The TV consumer experience must provide users with more personalisation while allowing the provider editorial control as well as working seamlessly over a variety of devices.

The TV consumer experience must provide users with more personalisation while allowing the provider editorial control as well as working seamlessly over a variety of devices. That’s according to a panel of leading providers who discussed the subject during the ‘Find Me Something Good’ session at IBC2017.

BT’s next-gen interface has gone down the curated route and claims “to deliver a personalised experience on every screen”, according to head of BT solutions architecture, Brendan Hole. He added that giving customers features such as the ability to curate a place for all their favourite content involved “a huge change in architecture” in the data model behind its platform.

Fellow panellist Android TV’s head of product and strategy Sasha Prueter added that for Google, the challenges presented by personalisation were largely commercial.
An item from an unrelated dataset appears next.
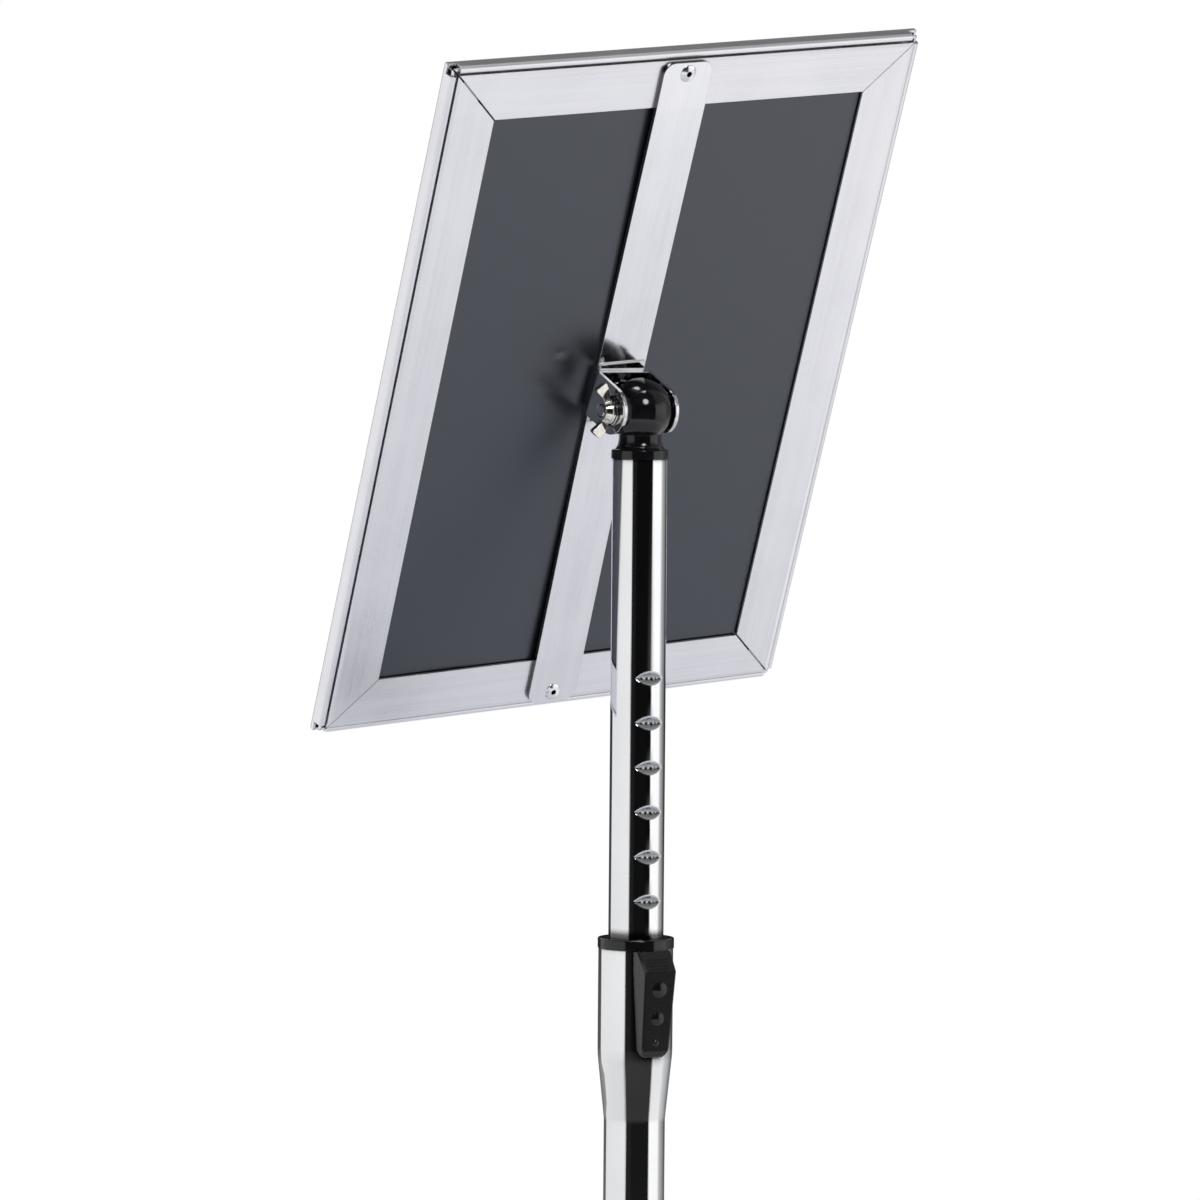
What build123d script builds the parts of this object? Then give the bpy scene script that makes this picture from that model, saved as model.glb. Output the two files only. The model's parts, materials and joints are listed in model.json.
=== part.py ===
from build123d import *
import math
import os

# Floor sign stand: weighted base, telescopic pole with a notch latch, ball head
# with a clamped tilt hinge, and a swivelling snap frame for an A4 sheet.
# Millimetres, +Z up, origin on the floor under the middle of the base.
# The sign's front faces -Y and its back, with the bracket, faces +Y.

# Pose of the model at rest
HINGE_HEIGHT = 1150.0
SIGN_TILT = 26.5
SIGN_TURN = 5.0
LATCH_TURN = -8.2

# Running and assembly gaps
RUNNING_GAP = 0.05
SEAT_GAP = 0.1

# Base
BASE_SIDE = 300.0
BASE_THICKNESS = 8.0
BASE_CORNER_RADIUS = 40.0
FOOT_HEIGHT = 3.0
FOOT_RADIUS = 15.0
FOOT_INSET = 34.0
ROSETTE_RADIUS = 33.0
ROSETTE_HEIGHT = 14.0
PLUG_LENGTH = 26.0
BASE_BOLT_RADIUS = 5.0
BASE_BOLT_HEAD_RADIUS = 10.0
BASE_BOLT_LENGTH = 28.0
BASE_BOLT_SOCKET = 6.0

# Pole
UPPER_TUBE_RADIUS = 12.5
UPPER_TUBE_WALL = 1.0
UPPER_TUBE_LENGTH = 640.0
LOWER_TUBE_CLEARANCE = 0.35
LOWER_TUBE_WALL = 1.0
SLEEVE_WALL = 3.3
COLLAR_LIP = 0.35
COLLAR_TOP_BELOW_HINGE = 238.4
COLLAR_HEIGHT = 4.6
SOCKET_LENGTH = 48.0
TAPER_LENGTH = 29.8
TAPER_TOP_BLEND = 45.0
TAPER_BOTTOM_BLEND = 18.0
SLEEVE_LENGTH = 45.0
BUSH_SKIRT = 14.0
BUSH_PLUG = 22.0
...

“It’s a major challenge for the UX: how do you keep your customers within your environment because yes there’s a lot of content choice, but if you want to sell services to your clients you want your content to be in the centre – so how do you balance that with a good experience?”

According to Ashley Grossman, senior manger of video discoverability at Liberty Global, there are three pillars emerging in the next generation of its platform Horizon TV, which he described as ‘slick, fast and simple’.

“There’s more content and it needs to be packaged and discovered in a compelling way; the interface is faster and it has been developed in a more dynamic way,” he said.